The Danger of Compromise. Russia-born Rabbi Mendel, like all Lubavitcher Rebbes, looks upon himself as spiritual “shepherd” of all Jews everywhere—Hasidic or not. He lives modestly with his wife in their $75-a-month flat, devotes his whole time to the Torah, to his flock and to directing missionary work among Jews who have fallen away from the Orthodox faith. As he sees it, the most important injunction for Jews is not to compromise in matters of faith and observance. “Compromise is dangerous because it sickens both the body and the soul . . . One must do everything, but at the same time we welcome the doing of even a part. If all we can do is to save one limb, we save that. Then we worry about saving another. A man may say, ‘I would like to be whole, but I can’t. My evil impulse prevents me, or I have to make a living, or I don’t have the time’ . . . The great fault of Conservative and Reform Judaism is not that they compromise but that they sanctify the compromise [and] still the conscience.”

His followers are sure that he is right, and every year some 100 young Lubavitcher missionaries travel all over the U.S. to spread his word to other Jews. Often they find little or no understanding. But, says one of his disciples of the Rebbe: “He is to us what Moses was to Israel in his time.

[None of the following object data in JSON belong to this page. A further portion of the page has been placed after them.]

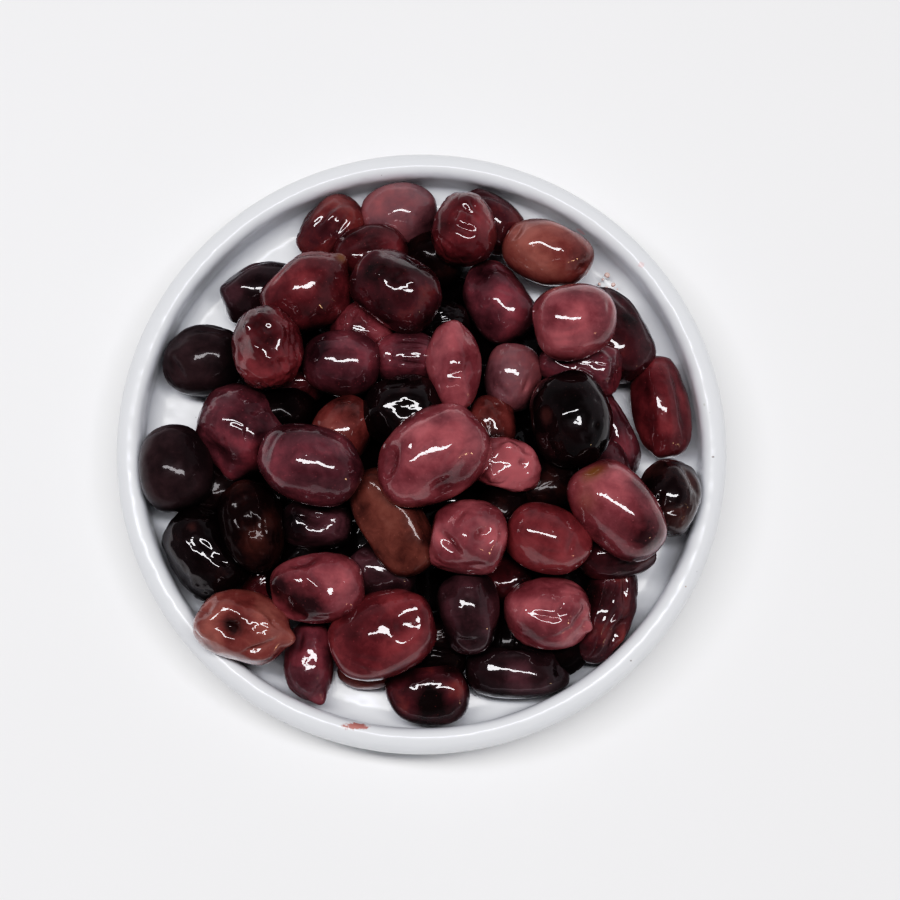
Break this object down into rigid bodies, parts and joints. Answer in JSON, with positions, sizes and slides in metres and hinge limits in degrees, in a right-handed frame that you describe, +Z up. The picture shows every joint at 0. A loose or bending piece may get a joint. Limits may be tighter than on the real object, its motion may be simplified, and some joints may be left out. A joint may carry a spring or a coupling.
{
  "type": "dish of olives",
  "caption": "A round white glazed dish with a rolled rim, heaped with glossy dark brined olives, ready to serve as a starter.",
  "frame": {"origin": "on the dish's axis, at the plane that its foot ring stands on", "axes": "+Z up along the dish's axis, +X to the right and +Y away from the eye that looks down on the dish"},
  "size_m": [0.16, 0.16, 0.0529],
  "materials": {
    "dish": "white glossy glaze, unglazed foot ring",
    "olives": "wet olive skin in wine, plum, rose and near-black tones"
  },
  "bodies": {
    "root": {"dish": "dish", "olives": "olives"}
  },
  "joints": []
}
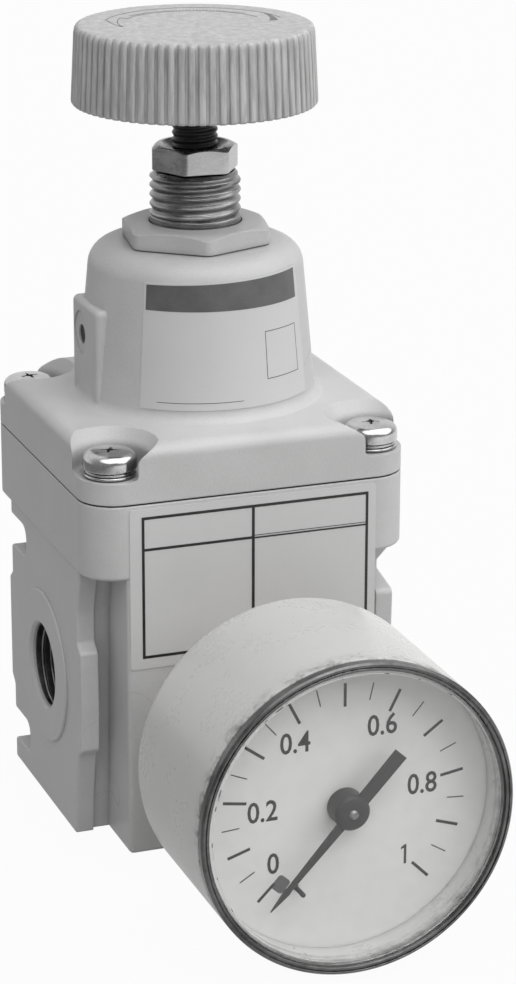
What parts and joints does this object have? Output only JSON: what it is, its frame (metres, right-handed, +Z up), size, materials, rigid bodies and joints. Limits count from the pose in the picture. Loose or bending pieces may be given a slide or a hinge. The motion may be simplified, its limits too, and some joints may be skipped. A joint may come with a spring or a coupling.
{
  "type": "precision pressure regulator",
  "caption": "Precision air pressure regulator with square body, conical bonnet, ribbed adjusting knob and front dial gauge; ports open on both sides.",
  "frame": {"origin": "centre of the bottom cap's flat face, on the axis of the knob", "axes": "+Z up along the knob's axis; the gauge faces -Y; the inlet opens towards -X and the outlet towards +X"},
  "size_m": [0.05, 0.0923, 0.1225],
  "materials": {
    "casting_paint": "light grey enamel on a die casting, fine orange peel",
    "gauge_paint": "off-white enamel, lightly worn",
    "knob_plastic": "satin moulded plastic",
    "steel": "turned steel",
    "chrome": "bright plated",
    "black_steel": "black oxide",
    "aluminium": "machined",
    "brass": "machined",
    "rubber": "matt",
    "dial_paint": "matt white print",
    "black_paint": "matt black",
    "clear": "clear moulded crystal"
  },
  "bodies": {
    "housing": {"body_casting": "casting_paint", "bonnet": "casting_paint", "bottom_cap": "aluminium", "cap_o_ring": "rubber", "nozzle_block": "aluminium", "nozzle": "brass", "main_diaphragm": "rubber", "control_diaphragm": "rubber", "valve_spring": "steel", "set_spring": "steel", "neck_bushing": "steel", "panel_nut": "casting_paint", "rear_port_plug": "steel", "gauge_socket": "brass", "gauge_case": "gauge_paint", "gauge_lens": "clear", "gauge_dial": "dial_paint", "stop_pin": "black_steel", "bourdon_tube": "brass", "movement_front_plate": "brass", "movement_back_plate": "brass", "movement_pillar_left": "brass", "movement_pillar_right": "brass", "bonnet_screw_1": "chrome", "bonnet_screw_2": "chrome", "bonnet_screw_3": "chrome", "bonnet_screw_4": "chrome", "spring_washer_1": "chrome", "spring_washer_2": "chrome", "spring_washer_3": "chrome", "spring_washer_4": "chrome"},
    "lock_nut": {"lock_nut": "steel"},
    "spring_seat": {"upper_spring_seat": "aluminium", "thrust_ball": "chrome"},
    "knob": {"knob": "knob_plastic", "adjusting_screw": "black_steel"},
    "flapper": {"flapper": "steel", "lower_spring_seat": "aluminium"},
    "main_plates": {"diaphragm_stem": "brass", "diaphragm_plate": "aluminium", "stem_nut": "steel"},
    "valve": {"main_valve": "brass"},
    "pointer": {"pointer": "black_paint", "pinion_arbor": "brass"},
    "sector": {"sector_gear": "brass"}
  },
  "joints": [
    {"name": "lock_nut_turn", "type": "hinge", "parent": "housing", "child": "lock_nut", "pos_m": [0, 0, 0.10295], "axis": [0, 0, 1], "range_deg": [0, 180]},
    {"name": "seat_travel", "type": "slide", "parent": "housing", "child": "spring_seat", "axis": [0, 0, 1], "range_m": [-0.00551, 0], "deforming": ["set_spring"]},
    {"name": "knob_turn", "type": "hinge", "parent": "spring_seat", "child": "knob", "pos_m": [0, 0, 0.1168], "axis": [0, 0, 1], "range_deg": [-1980, 0]},
    {"name": "flapper_lift", "type": "slide", "parent": "housing", "child": "flapper", "axis": [0, 0, 1], "range_m": [-0.0002, 0], "stiffness_N_per_m": 2000, "springref_m": 0.0003, "deforming": ["control_diaphragm"]},
    {"name": "diaphragm_stroke", "type": "slide", "parent": "housing", "child": "main_plates", "axis": [0, 0, 1], "range_m": [-0.0012, 0], "stiffness_N_per_m": 600, "springref_m": 0.001, "deforming": ["main_diaphragm"]},
    {"name": "valve_lift", "type": "slide", "parent": "housing", "child": "valve", "axis": [0, 0, 1], "range_m": [-0.0012, 0], "stiffness_N_per_m": 900, "springref_m": 0.003, "deforming": ["valve_spring"]},
    {"name": "pointer_sweep", "type": "hinge", "parent": "housing", "child": "pointer", "pos_m": [0, -0.0608, 0.0243], "axis": [0, 1, 0], "range_deg": [0, 270.1]},
    {"name": "sector_turn", "type": "hinge", "parent": "housing", "child": "sector", "pos_m": [0, -0.0554, 0.0096], "axis": [0, 1, 0], "range_deg": [-45, 0], "stiffness_Nm_per_rad": 0.00072, "springref_deg": 4.76}
  ],
  "couplings": [
    {"joint": "seat_travel", "follows": "knob_turn", "m_per_rad": 0.00015915},
    {"joint": "valve_lift", "follows": "diaphragm_stroke", "ratio": 1},
    {"joint": "pointer_sweep", "follows": "sector_turn", "ratio": -6}
  ]
}
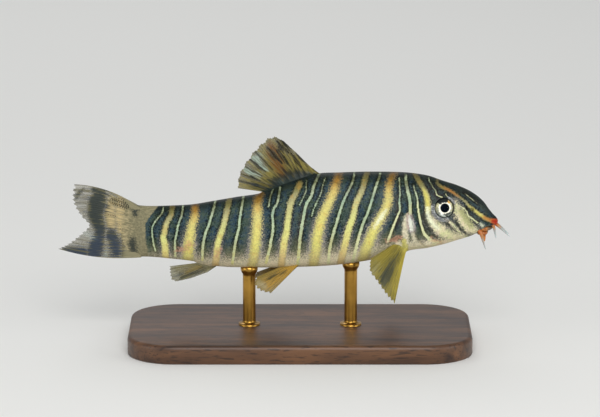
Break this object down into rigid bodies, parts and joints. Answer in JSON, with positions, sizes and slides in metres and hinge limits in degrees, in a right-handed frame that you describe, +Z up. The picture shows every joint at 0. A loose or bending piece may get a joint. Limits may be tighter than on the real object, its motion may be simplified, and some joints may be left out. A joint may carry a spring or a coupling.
{
  "type": "zebra loach",
  "caption": "Life-size zebra loach with banded flanks, spread fins and snout barbels, held level over a flat display base by short rods.",
  "frame": {"origin": "middle of the stand base's underside", "axes": "+X towards the snout, +Y to the fish's left, +Z up"},
  "size_m": [0.0844, 0.034, 0.0393],
  "materials": {
    "skin": "wet satin",
    "fin": "thin translucent web with raised rays",
    "lip": "wet satin",
    "barbel": "wet satin",
    "eye": "polished",
    "base": "oiled",
    "rod": "satin"
  },
  "bodies": {
    "root": {"head": "skin", "trunk_front": "skin", "trunk_rear": "skin", "tail_peduncle": "skin", "gill_cover_left": "skin", "gill_cover_right": "skin", "eye_left": "eye", "eye_right": "eye", "upper_lip": "lip", "lower_lip": "lip", "barbel_rostral_inner_left": "barbel", "barbel_rostral_inner_right": "barbel", "barbel_rostral_outer_left": "barbel", "barbel_rostral_outer_right": "barbel", "barbel_maxillary_left": "barbel", "barbel_maxillary_right": "barbel", "dorsal_fin": "fin", "anal_fin": "fin", "caudal_fin_upper": "fin", "caudal_fin_lower": "fin", "pectoral_fin_left": "fin", "pectoral_fin_right": "fin", "pelvic_fin_left": "fin", "pelvic_fin_right": "fin", "stand_base": "base", "stand_rod_front": "rod", "stand_rod_rear": "rod"}
  },
  "joints": []
}
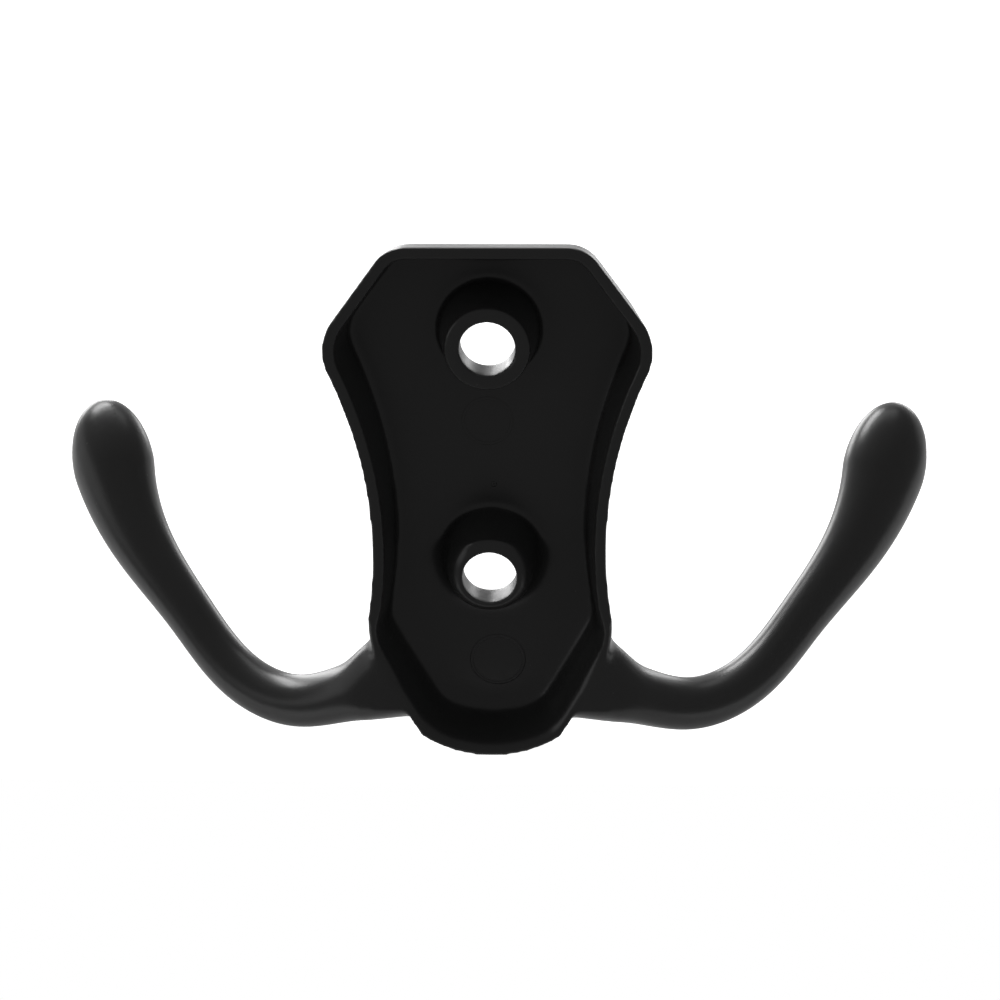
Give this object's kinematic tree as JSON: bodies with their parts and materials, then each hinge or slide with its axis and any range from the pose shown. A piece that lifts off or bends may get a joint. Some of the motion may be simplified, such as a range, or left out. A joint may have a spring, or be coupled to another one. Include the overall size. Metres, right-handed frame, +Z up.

Not that the Rebbe is to be compared to Moses, like whom there has been none other since. But the Rebbe is like a little Moses.”

* A Hasidic term for leader, stemming from the Hebrew rabbi, meaning teacher. *An esoteric system of speculation on metaphysics which went in for much symbolical manipulation of words and names. The cabala originated in Palestine but came under strong Babylonian influence between 500 and 900 A.D. Its best-known work, the Zohar, compiled in the 13th century, had a profound influence on Hasidism.